Commonwealth & Council presents a new work by Margaret Honda. "…With Observations on their Habits" will be Honda’s first one-person exhibition in Los Angeles since 2002.
The title of the show, "…With Observations on their Habits" comes from the title of the book by Charles Darwin, The Formation of Vegetable Mould, Through the Action of Worms, With Observations on Their Habits, published in 1861. Honda’s interest in this volume is twofold: she is fascinated by worms and has for many years kept a compost pile to raise them; and she regards Darwin’s working method as a model for talking about what she does in her own studio practice. For decades Darwin performed simple experiments in his laboratory at Down House, and also observed how over time the landscape around him regenerated itself, in the process transforming itself.

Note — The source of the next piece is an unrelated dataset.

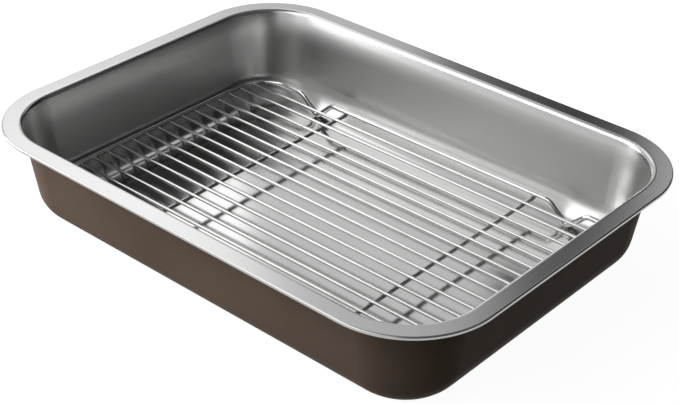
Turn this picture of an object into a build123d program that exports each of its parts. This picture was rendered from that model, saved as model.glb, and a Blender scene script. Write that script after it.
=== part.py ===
from build123d import *
from math import hypot, radians, sqrt, tan
import os

# Roasting pan with a loose footed wire rack, in millimetres.
# The origin is the middle of the pan's underside, X runs along the pan and Z is up.

# Pan, drawn from one sheet of steel
pan_length = 400.0
pan_width = 300.0
pan_height = 73.0
sheet_thickness = 0.8
rim_corner_radius = 61.5
flange_width = 13.6
flange_bend_radius = 3.2
lip_depth = 2.0
lip_bend_radius = 1.1
wall_draft_deg = 8.5
floor_bend_radius = 24.2

# Rack, welded from round wire; its reach and gap are measured from the sharp foot of the pan's walls.
# The cross wires and the feet sit a little to the right of the middle.
rack_end_reach = 0.4
rack_side_gap = 10.1
frame_wire_diameter = 4.0
frame_corner_radius = 25.0
cross_wire_diameter = 3.0
cross_wire_inset = 86.0
cross_wire_overhang = 1.0
fitting_shift = 2.5
bar_diameter = 2.4
bar_count = 17
bar_edge_gap = 13.5
weld_sink = 0.3

# Feet, bent down out of the frame wire in a V; the drop is that of its sharp corner
foot_clearance = 0.3
foot_drop = 14.3
foot_inset = 57.0
foot_half_width = 15.5
foot_tip_radius = 4.0
foot_shoulder_radius = 8.0

frame_radius = frame_wire_diameter / 2
cross_wire_radius = cross_wire_diameter / 2
bar_radius = bar_diameter / 2

# How far in from the rim the wall's line meets the floor, and the flat floor starts
inside_depth = pan_height - sheet_thickness
wall_foot = flange_width + inside_depth * tan(radians(wall_draft_deg))
floor_start = wall_foot + floor_bend_radius * tan(radians((90 - wall_draft_deg) / 2))
floor_plate_inset = floor_start + sheet_thickness

# Middle lines of the rack's wires
frame_half_length = pan_length / 2 - wall_foot + rack_end_reach - frame_radius
frame_half_width = pan_width / 2 - wall_foot - rack_side_gap - frame_radius
bar_span = 2 * (frame_half_width - bar_edge_gap)
bar_pitch = bar_span / (bar_count - 1)
foot_reach = frame_half_length - foot_inset

# The feet stand where the floor starts to bend up into the long walls
bend_climb = max(frame_half_width - (pan_width / 2 - floor_start), 0)
seat_radius = floor_bend_radius - foot_clearance - frame_radius
foot_tip_z = sheet_thickness + floor_bend_radius - sqrt(seat_radius**2 - bend_climb**2)

# Heights of the wires' middles; a foot's rounded tip takes a little off its drop
foot_arm = hypot(foot_drop, foot_half_width)
tip_rounding = foot_tip_radius * (foot_arm / foot_half_width - 1)
frame_z = foot_tip_z + foot_drop - tip_rounding
cross_wire_z = frame_z - (frame_radius + cross_wire_radius - weld_sink)
bar_z = cross_wire_z + (cross_wire_radius + bar_radius - weld_sink)


def sheet_section():
    """The sheet cut across: lip, flange, wall and floor bend, measured in from the rim."""
    inside = FilletPolyline(
        (0, pan_height - lip_depth),
        (0, pan_height),
        (flange_width, pan_height),
        (wall_foot, sheet_thickness),
        (floor_plate_inset, sheet_thickness),
        radius=[lip_bend_radius, flange_bend_radius, floor_bend_radius],
    )
    return make_face(offset(inside, amount=sheet_thickness, side=Side.RIGHT))


def make_pan():
    """One quarter of the drawn rim and wall, mirrored twice, round a flat floor."""
    corner_x = pan_length / 2 - rim_corner_radius
    corner_y = pan_width / 2 - rim_corner_radius
    section = sheet_section()
    long_start = Plane(origin=(0, -pan_width / 2, 0), x_dir=(0, 1, 0), z_dir=(1, 0, 0))
    long_end = Plane(origin=(corner_x, -pan_width / 2, 0), x_dir=(0, 1, 0), z_dir=(1, 0, 0))
    short_start = Plane(origin=(pan_length / 2, -corner_y, 0), x_dir=(-1, 0, 0), z_dir=(0, 1, 0))
    corner_axis = Axis((corner_x, -corner_y, 0), (0, 0, 1))
    quarter = extrude(long_start * section, corner_x)
    quarter += revolve(long_end * section, corner_axis, 90)
    quarter += extrude(short_start * section, corner_y)
    half = quarter + mirror(quarter, Plane.XZ)
    rim_and_wall = half + mirror(half, Plane.YZ)
    floor_length = pan_length - 2 * floor_plate_inset
    floor_width = pan_width - 2 * floor_plate_inset
    floor_outline = RectangleRounded(floor_length, floor_width, rim_corner_radius - floor_plate_inset)
    return rim_and_wall + extrude(floor_outline, sheet_thickness)


def make_frame_end(side):
    """One end of the frame, from the middle of both long sides, with its two V feet."""
    foot_x = side * foot_reach + fitting_shift
    end_x = side * frame_half_length
    path = FilletPolyline(
        (0, frame_half_width, frame_z),
        (foot_x - side * foot_half_width, frame_half_width, frame_z),
        (foot_x, frame_half_width, frame_z - foot_drop),
        (foot_x + side * foot_half_width, frame_half_width, frame_z),
        (end_x, frame_half_width, frame_z),
        (end_x, 0, frame_z),
        radius=[foot_shoulder_radius, foot_tip_radius, foot_shoulder_radius, frame_corner_radius],
    )
    wire_end = Plane(origin=(0, frame_half_width, frame_z), z_dir=(side, 0, 0))
    quarter = sweep(wire_end * Circle(frame_radius), path=path)
    return quarter + mirror(quarter, Plane.XZ)


def make_frame():
    """A closed loop of wire with four V feet."""
    return make_frame_end(-1) + make_frame_end(1)


def straight_wire(radius, length, middle, direction):
    """A round wire of the given length, centred on its middle point."""
    return Plane(origin=middle, z_dir=direction) * Cylinder(radius, length)


def make_cross_wire(x, frame):
    """A wire across the rack, notched where it is welded under the frame's long sides."""
    length = 2 * (frame_half_width + cross_wire_overhang)
    wire = straight_wire(cross_wire_radius, length, (x, 0, cross_wire_z), (0, 1, 0))
    return wire - frame


def make_bar(y, frame, cross_wires):
    """A long bar, saddled onto both cross wires and cut to the frame's end wires."""
    wire = straight_wire(bar_radius, 2 * frame_half_length, (0, y, bar_z), (1, 0, 0))
    for seat in (*cross_wires, frame):
        wire = wire - seat
    return wire.solids().sort_by(SortBy.VOLUME)[-1]


def make_parts():
    """Every piece by its name."""
    frame = make_frame()
    reach = frame_half_length - cross_wire_inset
    cross_wires = [make_cross_wire(side * reach + fitting_shift, frame) for side in (-1, 1)]
    parts = {
        "pan": make_pan(),
        "rack_frame": frame,
        "cross_wire_left": cross_wires[0],
        "cross_wire_right": cross_wires[1],
    }
    for number in range(bar_count):
        bar_y = number * bar_pitch - bar_span / 2
        parts[f"bar_{number + 1:02d}"] = make_bar(bar_y, frame, cross_wires)
    return parts


os.makedirs("parts", exist_ok=True)
for name, shape in make_parts().items():
    export_step(shape, f"parts/{name}.step")
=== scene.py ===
from math import radians
from typing import NamedTuple

import bpy
from mathutils import Euler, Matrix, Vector


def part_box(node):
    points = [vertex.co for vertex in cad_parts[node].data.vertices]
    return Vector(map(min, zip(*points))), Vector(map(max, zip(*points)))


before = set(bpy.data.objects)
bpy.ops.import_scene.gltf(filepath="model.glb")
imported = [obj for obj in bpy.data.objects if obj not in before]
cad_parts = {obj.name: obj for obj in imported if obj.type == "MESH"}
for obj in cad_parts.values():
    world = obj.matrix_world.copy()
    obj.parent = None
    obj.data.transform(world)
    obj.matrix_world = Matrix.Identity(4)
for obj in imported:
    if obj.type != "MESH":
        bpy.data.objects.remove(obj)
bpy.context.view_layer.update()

# Roasting pan with a loose footed wire rack: looks, lights and camera. Lengths are in metres.


class Pattern(NamedTuple):
    """A noise texture: about how many features a metre holds, and how many finer layers it has."""

    scale: float
    detail: float


class BackFlag(NamedTuple):
    """One card in the row along the back, from its left end to its right end."""

    name: str
    left_x: float
    right_x: float
    top: float


class Softbox(NamedTuple):
    """A rectangular lamp that points at its target, with its power in watts."""

    name: str
    place: tuple
    target: tuple
    width: float
    height: float
    power: float


PAN_NODE = "pan"
RACK_NODES = sorted(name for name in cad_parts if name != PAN_NODE)

# Camera, placed as the photograph was taken
CAMERA_PLACE = Vector((0.589378, -0.670926, 0.575105))
CAMERA_TURN = Euler((radians(58.3178), radians(-0.996), radians(41.4955)))
CAMERA_LENS = 81.17
CAMERA_CLIP_START = 0.01
SENSOR_WIDTH = 36.0

# Floor and surroundings. Self-light is what the camera and mirrors see of them, where 1 is white.
# The ambient level is the world's light on the object.
FLOOR_SIZE = 40.0
FLOOR_COLOUR = (0.24, 0.24, 0.24, 1.0)
FLOOR_SELF_LIGHT = 0.955
WORLD_COLOUR = (1.0, 1.0, 1.0, 1.0)
WORLD_SELF_LIGHT = 1.0
AMBIENT_LEVEL = 0.26

# Flags, the dark cards round the object that the metal reflects
FLAG_COLOUR = (0.082, 0.079, 0.075, 1.0)
FLAG_SELF_LIGHT_RIGHT = 0.11
FLAG_SELF_LIGHT_ABOVE = 0.22
FLAG_BOTTOM = 0.02
FLAG_TOP = 1.9
FLAGS_RIGHT_X = 1.0
FLAGS_BACK_Y = 1.2
RIGHT_FLAG_FRONT_Y = -1.5
ABOVE_FLAG_LEFT_X = -0.8
ABOVE_FLAG_FRONT_Y = -1.2
BACK_FLAGS = (
    BackFlag("flag_back", left_x=-0.66, right_x=-0.40, top=FLAG_TOP),
    BackFlag("flag_back_gap", left_x=-0.40, right_x=-0.10, top=0.52),
    BackFlag("flag_back_right", left_x=-0.10, right_x=FLAGS_RIGHT_X, top=FLAG_TOP),
    BackFlag("flag_back_low", left_x=-0.82, right_x=-0.66, top=0.86),
)

SOFTBOXES = (
    Softbox(
        name="softbox_back_left",
        place=(-0.80, 0.42, 0.745),
        target=(-0.1, -0.1, 0.073),
        width=0.46,
        height=0.52,
        power=0.88,
    ),
    Softbox(
        name="softbox_left_high",
        place=(-0.68, -0.22, 0.98),
        target=(0.0, 0.12, 0.0),
        width=0.75,
        height=0.32,
        power=0.45,
    ),
    Softbox(
        name="softbox_front_left",
        place=(-0.56, -0.90, 0.72),
        target=(-0.15, -0.15, 0.03),
        width=1.5,
        height=1.3,
        power=8.5,
    ),
    Softbox(
        name="softbox_low_left",
        place=(-0.62, -0.38, 0.20),
        target=(-0.18, -0.145, 0.04),
        width=0.30,
        height=0.25,
        power=2.2,
    ),
)

# The whole of a range, and the parts of a noise texture's range that a ramp takes in
WHOLE = (0.0, 1.0)
MOST_OF_NOISE = (0.1, 0.9)
MIDDLE_OF_NOISE = (0.3, 0.7)
UPPER_NOISE = (0.4, 0.75)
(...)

And more specifically, Honda is interested in how worms, the subject of Darwin’s inquiry, continually reconstitute matter, making a new and generative substance out of something that was once generative itself.

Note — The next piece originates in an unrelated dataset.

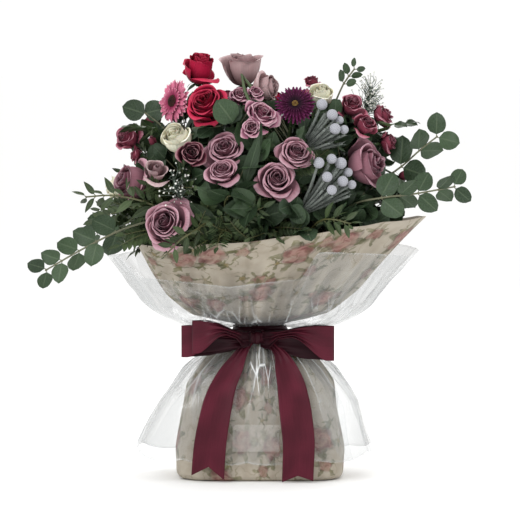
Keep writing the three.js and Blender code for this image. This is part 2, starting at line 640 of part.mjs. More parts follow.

"…With Observations on their Habits" consists of a single work that is a room-sized sculpture. The work is a response to the space at Commonwealth & Council, which is of limited size and has two large windows on either of two walls. The specific conditions of the room led Honda to investigate in concrete terms the relation between a work and the space in which it is presented. For Honda this relation is reciprocal: the form of the work and the form of the room engage each other.
There are five discrete elements to the sculpture, each a transformation of an earlier work. The elements transform that work in various ways: dismantling, melting down, reorganizing, augmenting. As a result of these processes, the sculptures that are the origins of the elements cannot be reconstituted as they once were. Honda’s aim is to erase the prior forms of the sculptures, treating them as raw materials. Sculptures become pedestals, photos become pedestals, waste materials become sculptures. Honda has transformed the material once, and can transform it again. Hers is an open-ended process that in its present manifestation implies both its past and a future to come.
Margaret Honda has exhibited her work at CA2M, Madrid as part of Picnic Sessions; the Drawing Center, New York; Estacion Tijuana, Mexico; Kunsthalle Wien, Vienna; the Los Angeles County Museum of Art; the Museum of Contemporary Art, Los Angeles; and as part of the Resonance Open, broadcast from Raven Row, London. She has received an Anonymous Was A Woman Fellowship and a City of Los Angeles Artist’s Fellowship. Honda lives and works in Los Angeles.